ロンブー淳

今日の「久米宏のテレビってヤツは!?」に出演していた。

最近、新聞への寄稿や自身のラジオ番組で政治を扱ったりしているらしい。しかも、本人曰く「ニュース番組をやりたい」とのこと。僕の(というか世間の多くの人が思っていると思うけど)淳に対するイメージが、もともと「島田紳助に似ている」という感覚だった。なので、この展開は順当かなぁと思った。

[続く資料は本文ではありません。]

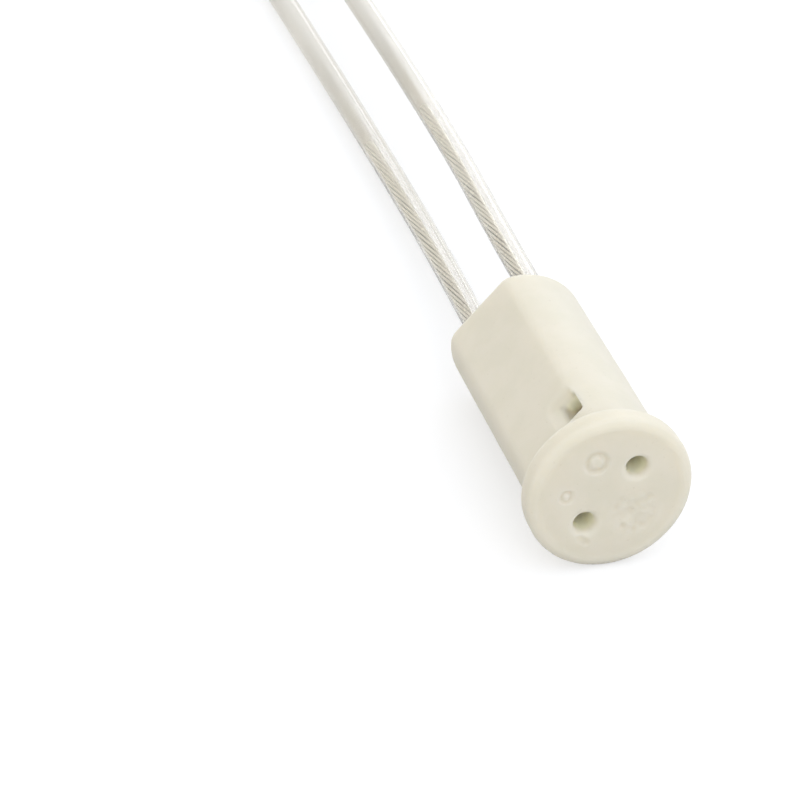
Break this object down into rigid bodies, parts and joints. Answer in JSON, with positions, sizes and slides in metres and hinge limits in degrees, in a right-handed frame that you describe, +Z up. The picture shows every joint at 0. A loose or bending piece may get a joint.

ロンブーというと、僕が学生の頃にテレビに出演しはじめた。ロンブーについて僕が記憶している最初の番組は、よしもとの深夜番組。ここで「BINTA」という企画をやっていたことだった。女性とカード対決(確率が半々)をして、女性が勝ったら10万円、ロンブーが勝ったらビンタをされるというギャンブル(笑)
しょうもない企画だったけど、すごい面白かったのは確か。

で、この企画で一気に駆け上がっていったように感じた。このあと、「ガサ入れ」やら「スティンガー」やら、ロンブーならではの企画を着々と生み出していって、今のポジションを築いていったのだと思う。今でこそオリラジが最速出世みたいに取り上げられているけれども、ロンブーも当時としては類をみない早さで、しかも新しいルートでの出世だった。

一方で、プレイヤーとしての面白さは判断しづらい。これだけのポジションにきた割に、テレビでネタをやったことがすごい少ないのだ。これ、ロンブーの特徴でもあり、凄さなのだと思う。プロデュース力というか、世間が何を観たいのかと察するのと、それを実際に示す度合いのさじ加減がものごい絶妙。「ついつい観ちゃう企画を生み出す能力」と「番組の進行能力」は郡を抜いているようにも思う。



で、そんな印象の淳(ロンブーと書いたが、亮に対してはまた別な感想なので)。今日の番組をみていて、またちょっと印象が変わった。あらためてその資質というか素養に感心してしまった。番組で話している様子全般を通じていろいろと思うところがあったのだけど、特に印象に残ったことがいくつかある。


ひとつは、麻生総理の漢字の間違いについて。
「世間のニュースでは、漢字の間違いをただひたすらに取り上げていた。でも、ニュースとして本当に取り組む価値のあることは『漢字は間違えちゃったけど、そもそも総理がいいたかったのはこういうことですよ』というのを示すことなんじゃないの?」という発言。あわせて「漢字がどうこうよりも、政策がどうなのかを論ずるべきなんじゃないか」と。

これはまさにそのとおりだと思う。漢字を間違えたことを報道すること自体は構わないと思うのだけど、それに注力しすぎだと感じる。報道側の言い分としては、おそらく「そうしないと世間が観ない」という回答が帰ってきそうな気がするけど、「世間が観たくなるニュースをつくれない言い訳じゃないの?」と思ってしまう。

門外漢の淳がいったこの言葉は、当事者にとってはかなり重いものとして受け取ってほしい。重いと同時に、これからの報道のあり方(というか、提供するべき価値)にたどり着くきっかけになるようにも思う。


もうひとつは、番組作りに対する意識。
まず「生放送は好きではない」ということ。淳曰く「30分番組でも、2時間くらい収録したい。その上で、面白い30分を構成して伝えたい」。面白いといっているのは「ゲストの人柄がわかること(そういう一面があったのね、と思ってもらえること)」を指しているとのこと。生放送だと「時間内に終わらせる」への意識が強くなりすぎて、本当に伝えたいことが曇ってしまうのがイヤとのこと。

これとあわせて「出演者に対しては、その人がいちばん聞いて欲しくないことはきかない」というポリシーについても語っていた。こうすると、その人が本業にもどったとき「あの番組いいよ(嫌なツッコミがなくて)」という評判がまわっていって、いろんな人がきてくれるようになるというのを意識しているらしい。

「嫌なことをきかない」というのは、僕の印象ではまったく逆のイメージだったので、ちょっと驚いた。ただ、理由をきいてみると、確かに淳らしいようにも思った。彼の視点は、常にプロデューサーなのだと思う。ゲストも視聴者もスポンサーもスタッフも、みんなの幸せがいちばん大きくなる手法がそうした考えなんだろうと思ったので。



ま、そうはいっても、僕自身のロンブーへの思い入れはそんなに大きくないのだけど(^_^;

ただ、淳がニュース番組をやるといったら、見るかな。きっと他のニュースでは見られない面白さが詰まっているだろうとは思う。